• _What you have to do_
Quote every line below exactly as it reads.

• _Recorded data_
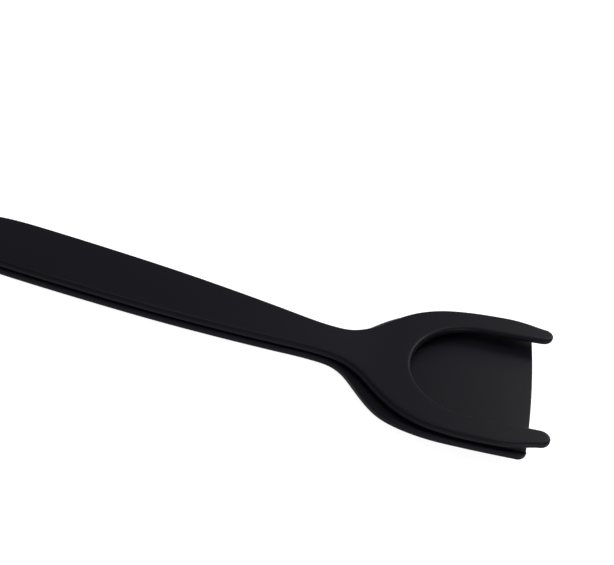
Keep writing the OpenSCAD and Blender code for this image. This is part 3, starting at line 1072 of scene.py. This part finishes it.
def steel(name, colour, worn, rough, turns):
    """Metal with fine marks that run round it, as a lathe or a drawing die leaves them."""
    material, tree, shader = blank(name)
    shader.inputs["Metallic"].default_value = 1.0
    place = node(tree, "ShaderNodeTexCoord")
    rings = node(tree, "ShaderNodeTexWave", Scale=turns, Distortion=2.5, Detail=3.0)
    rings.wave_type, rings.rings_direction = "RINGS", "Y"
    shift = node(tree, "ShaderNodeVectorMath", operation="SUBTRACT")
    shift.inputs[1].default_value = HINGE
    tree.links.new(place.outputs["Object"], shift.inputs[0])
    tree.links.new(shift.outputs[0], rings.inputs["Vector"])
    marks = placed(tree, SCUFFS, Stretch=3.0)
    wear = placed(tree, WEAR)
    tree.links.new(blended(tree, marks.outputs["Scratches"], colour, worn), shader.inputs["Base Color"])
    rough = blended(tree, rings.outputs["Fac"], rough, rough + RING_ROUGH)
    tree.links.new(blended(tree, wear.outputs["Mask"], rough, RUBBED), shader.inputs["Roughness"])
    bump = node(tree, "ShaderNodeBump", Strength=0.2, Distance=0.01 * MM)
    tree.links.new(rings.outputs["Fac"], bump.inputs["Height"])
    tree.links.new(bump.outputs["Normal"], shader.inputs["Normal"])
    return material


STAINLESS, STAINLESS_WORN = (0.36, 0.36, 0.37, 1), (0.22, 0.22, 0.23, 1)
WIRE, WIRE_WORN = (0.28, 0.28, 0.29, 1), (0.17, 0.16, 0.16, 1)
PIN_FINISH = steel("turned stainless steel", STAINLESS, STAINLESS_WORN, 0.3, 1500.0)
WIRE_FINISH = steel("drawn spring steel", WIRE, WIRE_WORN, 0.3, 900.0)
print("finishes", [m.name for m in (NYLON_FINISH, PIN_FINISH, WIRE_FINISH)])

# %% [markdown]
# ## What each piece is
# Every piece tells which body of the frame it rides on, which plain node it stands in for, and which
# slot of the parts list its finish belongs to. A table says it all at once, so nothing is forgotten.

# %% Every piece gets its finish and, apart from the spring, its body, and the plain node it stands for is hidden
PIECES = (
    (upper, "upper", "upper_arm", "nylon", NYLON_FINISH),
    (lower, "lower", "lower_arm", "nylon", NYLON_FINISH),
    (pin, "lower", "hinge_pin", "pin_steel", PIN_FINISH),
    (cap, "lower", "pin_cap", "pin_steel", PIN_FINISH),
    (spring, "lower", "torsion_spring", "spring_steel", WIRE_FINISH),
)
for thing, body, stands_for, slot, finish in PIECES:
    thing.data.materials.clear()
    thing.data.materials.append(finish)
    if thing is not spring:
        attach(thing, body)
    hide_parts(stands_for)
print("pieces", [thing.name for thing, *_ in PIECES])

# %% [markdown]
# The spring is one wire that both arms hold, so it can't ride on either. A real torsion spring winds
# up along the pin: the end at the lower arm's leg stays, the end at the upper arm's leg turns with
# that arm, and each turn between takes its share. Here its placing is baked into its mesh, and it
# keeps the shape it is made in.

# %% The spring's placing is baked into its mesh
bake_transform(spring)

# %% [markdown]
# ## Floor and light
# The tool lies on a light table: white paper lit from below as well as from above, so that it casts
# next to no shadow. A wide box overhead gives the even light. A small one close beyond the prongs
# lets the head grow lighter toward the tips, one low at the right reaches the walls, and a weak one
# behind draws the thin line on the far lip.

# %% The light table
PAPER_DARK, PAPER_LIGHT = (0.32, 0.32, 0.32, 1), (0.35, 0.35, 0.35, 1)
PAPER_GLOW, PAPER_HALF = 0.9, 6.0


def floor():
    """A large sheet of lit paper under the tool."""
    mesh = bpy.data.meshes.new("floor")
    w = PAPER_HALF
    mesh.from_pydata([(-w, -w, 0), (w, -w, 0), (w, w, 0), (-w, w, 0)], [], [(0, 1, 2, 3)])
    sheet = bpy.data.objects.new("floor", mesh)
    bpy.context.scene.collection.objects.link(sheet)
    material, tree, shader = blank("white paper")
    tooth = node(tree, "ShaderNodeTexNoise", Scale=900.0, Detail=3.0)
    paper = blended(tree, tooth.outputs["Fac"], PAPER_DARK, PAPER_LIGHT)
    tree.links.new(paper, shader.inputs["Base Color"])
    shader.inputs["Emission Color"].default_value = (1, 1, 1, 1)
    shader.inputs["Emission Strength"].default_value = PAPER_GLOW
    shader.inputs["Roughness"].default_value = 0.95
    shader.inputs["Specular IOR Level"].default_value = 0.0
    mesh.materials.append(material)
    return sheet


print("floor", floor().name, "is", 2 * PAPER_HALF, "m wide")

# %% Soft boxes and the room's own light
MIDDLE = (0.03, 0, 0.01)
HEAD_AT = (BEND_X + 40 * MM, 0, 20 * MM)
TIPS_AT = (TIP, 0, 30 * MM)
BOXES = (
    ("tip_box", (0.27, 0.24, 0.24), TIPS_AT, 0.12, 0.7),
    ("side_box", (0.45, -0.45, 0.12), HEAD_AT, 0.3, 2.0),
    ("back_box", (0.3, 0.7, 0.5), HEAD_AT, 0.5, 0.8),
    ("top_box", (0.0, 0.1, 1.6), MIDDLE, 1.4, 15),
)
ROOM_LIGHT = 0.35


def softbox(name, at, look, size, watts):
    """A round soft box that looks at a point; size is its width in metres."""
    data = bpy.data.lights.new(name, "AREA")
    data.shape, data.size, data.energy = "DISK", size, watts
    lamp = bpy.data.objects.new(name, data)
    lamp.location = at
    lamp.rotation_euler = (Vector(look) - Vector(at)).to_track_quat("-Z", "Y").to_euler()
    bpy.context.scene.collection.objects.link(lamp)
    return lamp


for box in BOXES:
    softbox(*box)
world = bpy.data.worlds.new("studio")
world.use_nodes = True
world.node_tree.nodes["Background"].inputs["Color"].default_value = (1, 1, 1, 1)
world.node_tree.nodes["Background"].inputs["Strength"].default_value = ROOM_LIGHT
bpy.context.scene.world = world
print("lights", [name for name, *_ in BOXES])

• _Complete response_
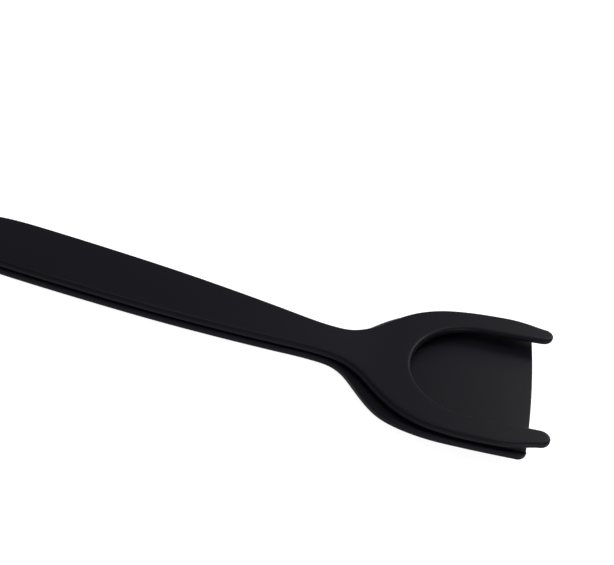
Keep writing the OpenSCAD and Blender code for this image. This is part 3, starting at line 1072 of scene.py. This part finishes it.
def steel(name, colour, worn, rough, turns):
    """Metal with fine marks that run round it, as a lathe or a drawing die leaves them."""
    material, tree, shader = blank(name)
    shader.inputs["Metallic"].default_value = 1.0
    place = node(tree, "ShaderNodeTexCoord")
    rings = node(tree, "ShaderNodeTexWave", Scale=turns, Distortion=2.5, Detail=3.0)
    rings.wave_type, rings.rings_direction = "RINGS", "Y"
    shift = node(tree, "ShaderNodeVectorMath", operation="SUBTRACT")
    shift.inputs[1].default_value = HINGE
    tree.links.new(place.outputs["Object"], shift.inputs[0])
    tree.links.new(shift.outputs[0], rings.inputs["Vector"])
    marks = placed(tree, SCUFFS, Stretch=3.0)
    wear = placed(tree, WEAR)
    tree.links.new(blended(tree, marks.outputs["Scratches"], colour, worn), shader.inputs["Base Color"])
    rough = blended(tree, rings.outputs["Fac"], rough, rough + RING_ROUGH)
    tree.links.new(blended(tree, wear.outputs["Mask"], rough, RUBBED), shader.inputs["Roughness"])
    bump = node(tree, "ShaderNodeBump", Strength=0.2, Distance=0.01 * MM)
    tree.links.new(rings.outputs["Fac"], bump.inputs["Height"])
    tree.links.new(bump.outputs["Normal"], shader.inputs["Normal"])
    return material


STAINLESS, STAINLESS_WORN = (0.36, 0.36, 0.37, 1), (0.22, 0.22, 0.23, 1)
WIRE, WIRE_WORN = (0.28, 0.28, 0.29, 1), (0.17, 0.16, 0.16, 1)
PIN_FINISH = steel("turned stainless steel", STAINLESS, STAINLESS_WORN, 0.3, 1500.0)
WIRE_FINISH = steel("drawn spring steel", WIRE, WIRE_WORN, 0.3, 900.0)
print("finishes", [m.name for m in (NYLON_FINISH, PIN_FINISH, WIRE_FINISH)])

# %% [markdown]
# ## What each piece is
# Every piece tells which body of the frame it rides on, which plain node it stands in for, and which
# slot of the parts list its finish belongs to. A table says it all at once, so nothing is forgotten.

# %% Every piece gets its finish and, apart from the spring, its body, and the plain node it stands for is hidden
PIECES = (
    (upper, "upper", "upper_arm", "nylon", NYLON_FINISH),
    (lower, "lower", "lower_arm", "nylon", NYLON_FINISH),
    (pin, "lower", "hinge_pin", "pin_steel", PIN_FINISH),
    (cap, "lower", "pin_cap", "pin_steel", PIN_FINISH),
    (spring, "lower", "torsion_spring", "spring_steel", WIRE_FINISH),
)
for thing, body, stands_for, slot, finish in PIECES:
    thing.data.materials.clear()
    thing.data.materials.append(finish)
    if thing is not spring:
        attach(thing, body)
    hide_parts(stands_for)
print("pieces", [thing.name for thing, *_ in PIECES])

# %% [markdown]
# The spring is one wire that both arms hold, so it can't ride on either. A real torsion spring winds
# up along the pin: the end at the lower arm's leg stays, the end at the upper arm's leg turns with
# that arm, and each turn between takes its share. Here its placing is baked into its mesh, and it
# keeps the shape it is made in.

# %% The spring's placing is baked into its mesh
bake_transform(spring)

# %% [markdown]
# ## Floor and light
# The tool lies on a light table: white paper lit from below as well as from above, so that it casts
# next to no shadow. A wide box overhead gives the even light. A small one close beyond the prongs
# lets the head grow lighter toward the tips, one low at the right reaches the walls, and a weak one
# behind draws the thin line on the far lip.

# %% The light table
PAPER_DARK, PAPER_LIGHT = (0.32, 0.32, 0.32, 1), (0.35, 0.35, 0.35, 1)
PAPER_GLOW, PAPER_HALF = 0.9, 6.0


def floor():
    """A large sheet of lit paper under the tool."""
    mesh = bpy.data.meshes.new("floor")
    w = PAPER_HALF
    mesh.from_pydata([(-w, -w, 0), (w, -w, 0), (w, w, 0), (-w, w, 0)], [], [(0, 1, 2, 3)])
    sheet = bpy.data.objects.new("floor", mesh)
    bpy.context.scene.collection.objects.link(sheet)
    material, tree, shader = blank("white paper")
    tooth = node(tree, "ShaderNodeTexNoise", Scale=900.0, Detail=3.0)
    paper = blended(tree, tooth.outputs["Fac"], PAPER_DARK, PAPER_LIGHT)
    tree.links.new(paper, shader.inputs["Base Color"])
    shader.inputs["Emission Color"].default_value = (1, 1, 1, 1)
    shader.inputs["Emission Strength"].default_value = PAPER_GLOW
    shader.inputs["Roughness"].default_value = 0.95
    shader.inputs["Specular IOR Level"].default_value = 0.0
    mesh.materials.append(material)
    return sheet


print("floor", floor().name, "is", 2 * PAPER_HALF, "m wide")

# %% Soft boxes and the room's own light
MIDDLE = (0.03, 0, 0.01)
HEAD_AT = (BEND_X + 40 * MM, 0, 20 * MM)
TIPS_AT = (TIP, 0, 30 * MM)
BOXES = (
    ("tip_box", (0.27, 0.24, 0.24), TIPS_AT, 0.12, 0.7),
    ("side_box", (0.45, -0.45, 0.12), HEAD_AT, 0.3, 2.0),
    ("back_box", (0.3, 0.7, 0.5), HEAD_AT, 0.5, 0.8),
    ("top_box", (0.0, 0.1, 1.6), MIDDLE, 1.4, 15),
)
ROOM_LIGHT = 0.35


def softbox(name, at, look, size, watts):
    """A round soft box that looks at a point; size is its width in metres."""
    data = bpy.data.lights.new(name, "AREA")
    data.shape, data.size, data.energy = "DISK", size, watts
    lamp = bpy.data.objects.new(name, data)
    lamp.location = at
    lamp.rotation_euler = (Vector(look) - Vector(at)).to_track_quat("-Z", "Y").to_euler()
    bpy.context.scene.collection.objects.link(lamp)
    return lamp


for box in BOXES:
    softbox(*box)
world = bpy.data.worlds.new("studio")
world.use_nodes = True
world.node_tree.nodes["Background"].inputs["Color"].default_value = (1, 1, 1, 1)
world.node_tree.nodes["Background"].inputs["Strength"].default_value = ROOM_LIGHT
bpy.context.scene.world = world
print("lights", [name for name, *_ in BOXES])